Lean revolutionized my understanding of math itself, which I wrote about here: https://ahelwer.ca/post/2020-04-05-lean-assignment/

Oh man that was fun! Totally nerd-sniped my day though.

Got me to go back and re-watch Kevin Buzzard's talk at MS Research in re: Lean, "The Future of Mathematics?"



Thank you for sharing this, I'm having a lot of fun with it!

I've been approaching proofs from a different angle, going through the book "How to prove it" and making a complicated setup to use an old applet recommended in the book (ProofDesigner, which requires old versions of Firefox to even load the applet). While that part helps with formal symbols, it's very rigid and aging compared to this fantastic resource and language.

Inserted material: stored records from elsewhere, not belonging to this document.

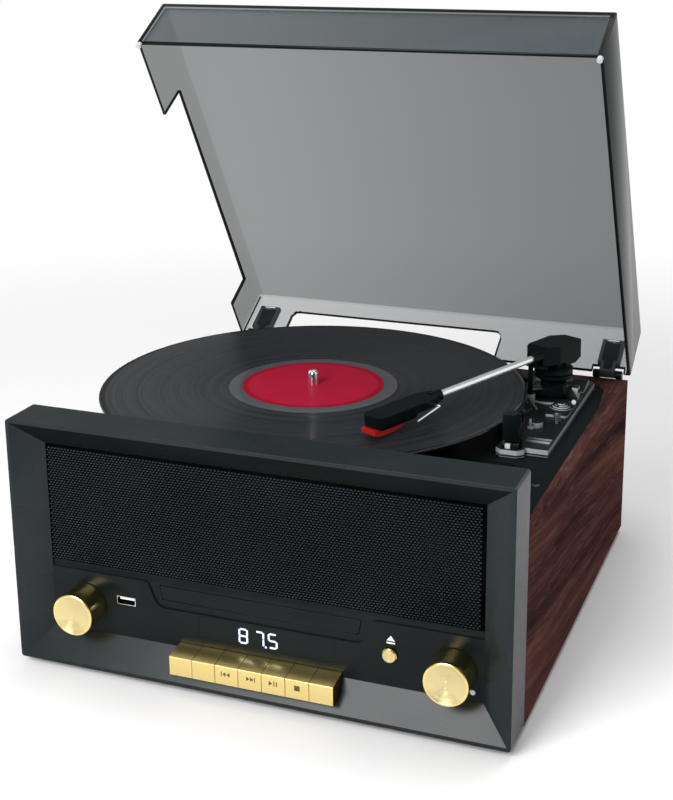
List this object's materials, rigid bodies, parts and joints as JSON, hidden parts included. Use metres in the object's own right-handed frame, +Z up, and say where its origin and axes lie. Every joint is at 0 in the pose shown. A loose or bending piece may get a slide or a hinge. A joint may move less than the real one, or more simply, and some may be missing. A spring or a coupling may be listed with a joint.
{
  "type": "stereo music centre",
  "caption": "Compact music centre: record deck with tonearm under a hinged smoked lid, wooden cabinet, bevelled front with grille, disc drawer, display, knobs and keys.",
  "frame": {"origin": "middle of the whole part seen from above, on the floor under its feet, with the lid open", "axes": "+X to the right seen from the front, +Y to the back, +Z up"},
  "size_m": [0.3518, 0.3811, 0.4068],
  "materials": {
    "rosewood": "oiled veneer with a front-to-back grain",
    "board": "raw board",
    "black_rubber": "matt",
    "gunmetal": "satin dark grey paint",
    "panel_black": "satin",
    "grille_black": "matt",
    "window_black": "polished",
    "deck_black": "satin",
    "arm_black": "satin",
    "gold_metal": "gold anodised, spun",
    "gold_plated": "gold plated",
    "bright_steel": "polished",
    "plain_steel": "plain",
    "dark_steel": "satin black",
    "circuit_board": "solder mask",
    "speaker_black": "matt",
    "bearing_brass": "turned",
    "platter_metal": "black, turned",
    "felt": "felt",
    "vinyl": "grooved, glossy",
    "label_red": "printed paper",
    "stylus_red": "moulded",
    "smoked_acrylic": "polished smoked acrylic",
    "clear_rubber": "translucent"
  },
  "bodies": {
    "housing": {"cabinet": "rosewood", "bottom_panel": "board", "rubber_feet": "black_rubber", "front_bezel": "gunmetal", "control_panel": "panel_black", "speaker_grille": "grille_black", "display_window": "window_black", "usb_socket": "bright_steel", "baffle_board": "board", "speakers": "speaker_black", "front_board": "circuit_board", "rotary_controls": "plain_steel", "cd_chassis": "plain_steel", "main_board": "circuit_board", "socket_plate": "deck_black", "turntable_deck": "deck_black", "deck_screws": "dark_steel", "platter_bearing": "bearing_brass", "turntable_motor": "plain_steel", "drive_belt": "black_rubber", "tonearm_base": "deck_black", "pivot_column": "arm_black", "arm_rest": "arm_black", "return_spring": "dark_steel", "hinge_brackets": "arm_black", "hinge_pins": "bright_steel"},
    "lid": {"lid": "smoked_acrylic", "lid_bumpers": "clear_rubber", "hinge_leaves": "arm_black"},
    "turntable": {"platter": "platter_metal", "spindle": "bright_steel", "slipmat": "felt", "record": "vinyl", "record_label": "label_red"},
    "pulley": {"motor_pulley": "bearing_brass"},
    "arm_swivel": {"arm_yoke": "dark_steel"},
    "tonearm": {"arm_block": "arm_black", "arm_tube": "bright_steel", "headshell": "arm_black", "cartridge": "arm_black", "stylus": "stylus_red", "finger_lift": "bright_steel"},
    "cue_lever": {"cue_lever": "arm_black"},
    "cue_platform": {"cue_platform": "arm_black"},
    "arm_clip": {"arm_clip": "arm_black"},
    "speed_switch": {"speed_switch": "bright_steel"},
    "tuning": {"tuning_knob": "gold_metal", "tuning_shaft": "plain_steel"},
    "volume": {"volume_knob": "gold_metal", "volume_shaft": "plain_steel"},
    "eject_button": {"eject_button": "gold_plated"},
    "disc_drawer": {"cd_tray": "panel_black", "cd_drawer_front": "panel_black"},
    "key_1": {"key_1": "gold_plated"},
    "key_2": {"key_2": "gold_plated"},
    "key_3": {"key_3": "gold_plated"},
    "key_4": {"key_4": "gold_plated"},
    "key_5": {"key_5": "gold_plated"},
    "key_6": {"key_6": "gold_plated"},
    "key_7": {"key_7": "gold_plated"}
  },
  "joints": [
    {"name": "lid_hinge", "type": "hinge", "parent": "housing", "child": "lid", "pos_m": [0.011, 0.151, 0.1279], "axis": [-1, 0, 0], "range_deg": [-58.8, 0]},
    {"name": "platter_spin", "type": "hinge", "parent": "housing", "child": "turntable", "pos_m": [-0.025, 0.008, 0.13], "axis": [0, 0, 1], "continuous": true},
    {"name": "pulley_spin", "type": "hinge", "parent": "housing", "child": "pulley", "pos_m": [-0.08037, -0.06547, 0.129], "axis": [0, 0, 1], "continuous": true},
    {"name": "arm_swing", "type": "hinge", "parent": "housing", "child": "arm_swivel", "pos_m": [0.13, 0.091, 0.15], "axis": [0, 0, 1], "range_deg": [-18, 25]},
    {"name": "arm_lift", "type": "hinge", "parent": "arm_swivel", "child": "tonearm", "pos_m": [0.13, 0.091, 0.161], "axis": [-0.9063, 0.4226, 0], "range_deg": [0, 3]},
    {"name": "cue_lever_turn", "type": "hinge", "parent": "housing", "child": "cue_lever", "pos_m": [0.145, 0.082, 0.1355], "axis": [-1, 0, 0], "range_deg": [0, 35]},
    {"name": "cue_platform_rise", "type": "slide", "parent": "housing", "child": "cue_platform", "axis": [0, 0, 1], "range_m": [0, 0.0013]},
    {"name": "clip_turn", "type": "hinge", "parent": "housing", "child": "arm_clip", "pos_m": [0.1354, -0.0245, 0.14987], "axis": [0, 1, 0], "range_deg": [-55, 15]},
    {"name": "speed_switch_turn", "type": "hinge", "parent": "housing", "child": "speed_switch", "pos_m": [0.1325, -0.028, 0.129], "axis": [0, 0, 1], "range_deg": [-12, 12]},
    {"name": "tuning_turn", "type": "hinge", "parent": "housing", "child": "tuning", "pos_m": [-0.108, -0.184, 0.0443], "axis": [0, 1, 0], "continuous": true},
    {"name": "volume_turn", "type": "hinge", "parent": "housing", "child": "volume", "pos_m": [0.1365, -0.184, 0.0443], "axis": [0, 1, 0], "range_deg": [-150, 150]},
    {"name": "eject_press", "type": "slide", "parent": "housing", "child": "eject_button", "axis": [0, 1, 0], "range_m": [0, 0.0012], "stiffness_N_per_m": 400, "springref_m": -0.0005},
    {"name": "drawer_slide", "type": "slide", "parent": "housing", "child": "disc_drawer", "axis": [0, -1, 0], "range_m": [0, 0.143]},
    {"name": "key_1_press", "type": "slide", "parent": "housing", "child": "key_1", "axis": [0, 1, 0], "range_m": [0, 0.0015], "stiffness_N_per_m": 400, "springref_m": -0.0005},
    {"name": "key_2_press", "type": "slide", "parent": "housing", "child": "key_2", "axis": [0, 1, 0], "range_m": [0, 0.0015], "stiffness_N_per_m": 400, "springref_m": -0.0005},
    {"name": "key_3_press", "type": "slide", "parent": "housing", "child": "key_3", "axis": [0, 1, 0], "range_m": [0, 0.0015], "stiffness_N_per_m": 400, "springref_m": -0.0005},
    {"name": "key_4_press", "type": "slide", "parent": "housing", "child": "key_4", "axis": [0, 1, 0], "range_m": [0, 0.0015], "stiffness_N_per_m": 400, "springref_m": -0.0005},
    {"name": "key_5_press", "type": "slide", "parent": "housing", "child": "key_5", "axis": [0, 1, 0], "range_m": [0, 0.0015], "stiffness_N_per_m": 400, "springref_m": -0.0005},
    {"name": "key_6_press", "type": "slide", "parent": "housing", "child": "key_6", "axis": [0, 1, 0], "range_m": [0, 0.0015], "stiffness_N_per_m": 400, "springref_m": -0.0005},
    {"name": "key_7_press", "type": "slide", "parent": "housing", "child": "key_7", "axis": [0, 1, 0], "range_m": [0, 0.0015], "stiffness_N_per_m": 400, "springref_m": -0.0005}
  ],
  "couplings": [
    {"joint": "pulley_spin", "follows": "platter_spin", "ratio": 11.539},
    {"joint": "arm_lift", "follows": "cue_lever_turn", "ratio": 0.085714},
    {"joint": "cue_platform_rise", "follows": "cue_lever_turn", "m_per_rad": 0.002015}
  ]
}
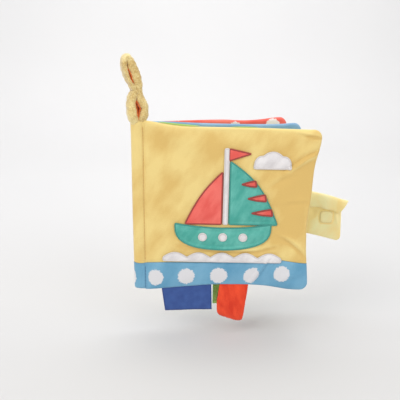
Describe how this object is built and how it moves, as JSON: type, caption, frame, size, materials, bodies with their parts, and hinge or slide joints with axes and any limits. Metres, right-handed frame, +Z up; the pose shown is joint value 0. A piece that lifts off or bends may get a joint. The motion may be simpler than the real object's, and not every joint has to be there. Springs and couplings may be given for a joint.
{
  "type": "soft cloth baby book",
  "caption": "Soft cloth book with padded leaves fanned from a bound spine, a hanging loop, a closure tab and ribbon tags along the bottom edge.",
  "frame": {"origin": "middle of the spine's foot, the flat lower end of the bound edge that stands on a ledge", "axes": "+X from the spine towards the fore-edge of the front cover, +Y away from the reader, +Z up"},
  "size_m": [0.2253, 0.0639, 0.2548],
  "materials": {
    "velour_yellow": "warm yellow cotton-rich velour, soft short pile",
    "velour_lemon": "pale lemon velour, slightly worn pile",
    "terry_lemon": "pale lemon terry strap, looped pile",
    "velour_orange": "orange cotton lining",
    "plush_blue_dotted": "mid blue plush with round white dots",
    "velour_blue": "mid blue velour page",
    "velour_green": "light green velour page",
    "plush_coral_dotted": "coral red plush with round white dots",
    "plush_coral": "orange red plush ribbon",
    "satin_green": "grass green satin ribbon",
    "woven_navy": "dark blue woven damask label, bare",
    "applique_teal": "teal plush appliqué with satin stitched edge",
    "applique_coral": "coral felt appliqué",
    "applique_white": "white plush appliqué",
    "wadding_white": "white polyester wadding and raw bound edges"
  },
  "bodies": {
    "root": {"spine_wrap": "velour_yellow", "spine_band": "plush_blue_dotted", "bound_edges": "wadding_white", "back_cover_lining": "plush_coral_dotted", "back_cover_panel": "velour_yellow", "back_cover_band": "plush_blue_dotted", "back_cover_wadding": "wadding_white"},
    "inner_leaf": {"inner_leaf_front_face": "velour_blue", "inner_leaf_rear_face": "velour_green", "inner_leaf_wadding": "wadding_white"},
    "front_cover": {"front_cover_panel": "velour_yellow", "front_cover_band": "plush_blue_dotted", "front_cover_lining": "velour_green", "front_cover_wadding": "wadding_white", "boat_hull": "applique_teal", "boat_mainsail": "applique_teal", "boat_jib": "applique_coral", "boat_pennant": "applique_coral", "boat_mast": "applique_white", "sea_wave": "applique_white", "cloud": "applique_white", "porthole_left": "applique_white", "porthole_middle": "applique_white", "porthole_right": "applique_white"},
    "closure_tab": {"closure_tab_front_ply": "velour_lemon", "closure_tab_rear_ply": "velour_lemon", "hook_patch": "velour_lemon"},
    "hanging_loop": {"hanging_loop_strap": "terry_lemon", "lower_eye_lining": "velour_orange", "upper_eye_lining": "velour_orange"},
    "label": {"woven_label": "woven_navy"},
    "red_tag": {"red_ribbon_tag": "plush_coral"},
    "green_tag": {"green_ribbon_tag": "satin_green"}
  },
  "joints": [
    {"name": "front_cover_hinge", "type": "hinge", "parent": "root", "child": "front_cover", "pos_m": [0.00665, -0.00345, 0], "axis": [0, 0, -1], "range_deg": [-7, 150]},
    {"name": "inner_leaf_hinge", "type": "hinge", "parent": "root", "child": "inner_leaf", "pos_m": [0.00865, -0.00105, 0], "axis": [0, 0, -1], "range_deg": [-5, 91]},
    {"name": "closure_tab_hinge", "type": "hinge", "parent": "root", "child": "closure_tab", "pos_m": [0.14544, 0.05013, 0.065], "axis": [0, 0, -1], "range_deg": [-110, 45]},
    {"name": "hanging_loop_sway", "type": "hinge", "parent": "root", "child": "hanging_loop", "pos_m": [0, 0, 0.16223], "axis": [-0.342, 0.9397, 0], "range_deg": [-20, 20], "stiffness_Nm_per_rad": 0.02},
    {"name": "woven_label_flap", "type": "hinge", "parent": "front_cover", "child": "label", "pos_m": [0.02215, -0.0024, -0.001], "axis": [-1, 0, 0], "range_deg": [-60, 60]},
    {"name": "red_tag_flap", "type": "hinge", "parent": "front_cover", "child": "red_tag", "pos_m": [0.07715, -0.0024, -0.00145], "axis": [-1, 0, 0], "range_deg": [-14, 60]},
    {"name": "green_tag_flap", "type": "hinge", "parent": "inner_leaf", "child": "green_tag", "pos_m": [0.07101, 0.00989, -0.0012], "axis": [-0.9877, -0.1564, 0], "range_deg": [-60, 20]}
  ],
  "couplings": [
    {"joint": "inner_leaf_hinge", "follows": "front_cover_hinge", "ratio": 0.6}
  ]
}
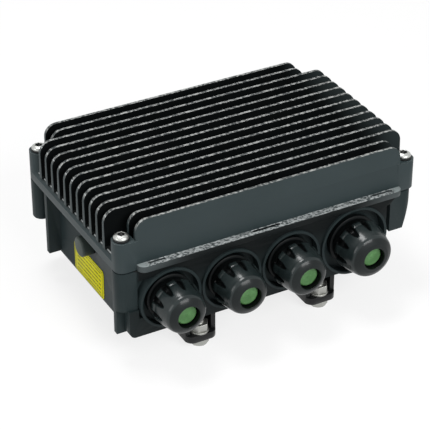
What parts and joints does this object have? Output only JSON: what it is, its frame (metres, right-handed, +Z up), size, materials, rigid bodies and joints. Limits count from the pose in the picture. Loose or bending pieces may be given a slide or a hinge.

How many hours does it take to complete?

I'd say 10 or so?

I’ve long awaited the day we have automated proof checking. As someone who started in CS but went for a degree in Mathematics I held on to the idea of some sort of test suite that newer mathematicians (who have tend to come up with already existing or already disproven proofs for fun while thinking they’re on to something) could run to determine if they’re wasting their time and it not have to be a class mate making fun of them (sadly I’ve done this to kids who were just excited to try and learn, as if I had any room to talk.)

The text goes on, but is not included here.